New Exhibitions at the Visual Arts Center of New Jersey Highlight Work by Indigenous Artists

Home / New Exhibitions at the Visual Arts Center of New Jersey Highlight Work by Indigenous Artists
New Exhibitions at the Visual Arts Center of New Jersey Highlight Work by Indigenous Artists

At the Visual Arts Center of New Jersey (VACNJ), The First Water Is the Body, a new exhibition, takes its title from a poem by Natalie Diaz and features multidisciplinary work by 16 Indigenous artists and makers from throughout North America. The art on view, which includes photography, video, sculpture, ceramics, basketry, beadwork, and textiles, is intended as a visual complement to Diaz’s text, accepting the body as the human form of water and that the fate of water is the fate of all people. The exhibition’s curator, Maria Hupfield, an artist, educator, and member of the Anishinaabek Nation from Wasauksing First Nation, Ontario, Canada, notes: “These artists work to produce seismic shifts in cultural perspectives that point to reciprocity, critical accountability and awaken solidarity with place, lands, and waters.”

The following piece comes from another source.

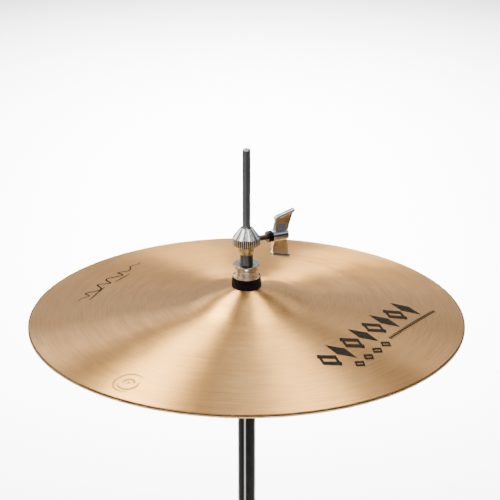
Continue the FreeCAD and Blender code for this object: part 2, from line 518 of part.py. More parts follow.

Participating artists are Carrie Allison, Natalie Ball, Laakkuluk Williamson Bathory, Mique’l Dangeli & Nick Dangeli, RYAN! Feddersen, Anita Fields, Shan Goshorn, Shannon Gustafson, Jewell Jenkins, Courtney Leonard, Marianne Nicolson, Wendy Red Star, Jaune Quick-to-See Smith & Neal Ambrose-Smith, and Kali Spitzer.

Concurrently on view is Athena LaTocha: After the Falls, an installation responding to the Great Falls of the Passaic River in Paterson, New Jersey. To create the work, artist Athena LaTocha, who is interested in the relationship between natural landscapes and human-made environments, first researched the geological and cultural histories of the Great Falls site. She then used thin sheets of lead to gather life-size imprints of basalt rock faces surrounding the falls and incorporated them into large works on paper. Straddling the lines between drawing, painting, and sculpture, these works mean to convey the mystery and power embedded in an ancient place that is both a natural wonder and a site of industrialization. This exhibition is organized by VACNJ curator Mary Birmingham.

Both projects are supported in part by the National Endowment for the Arts.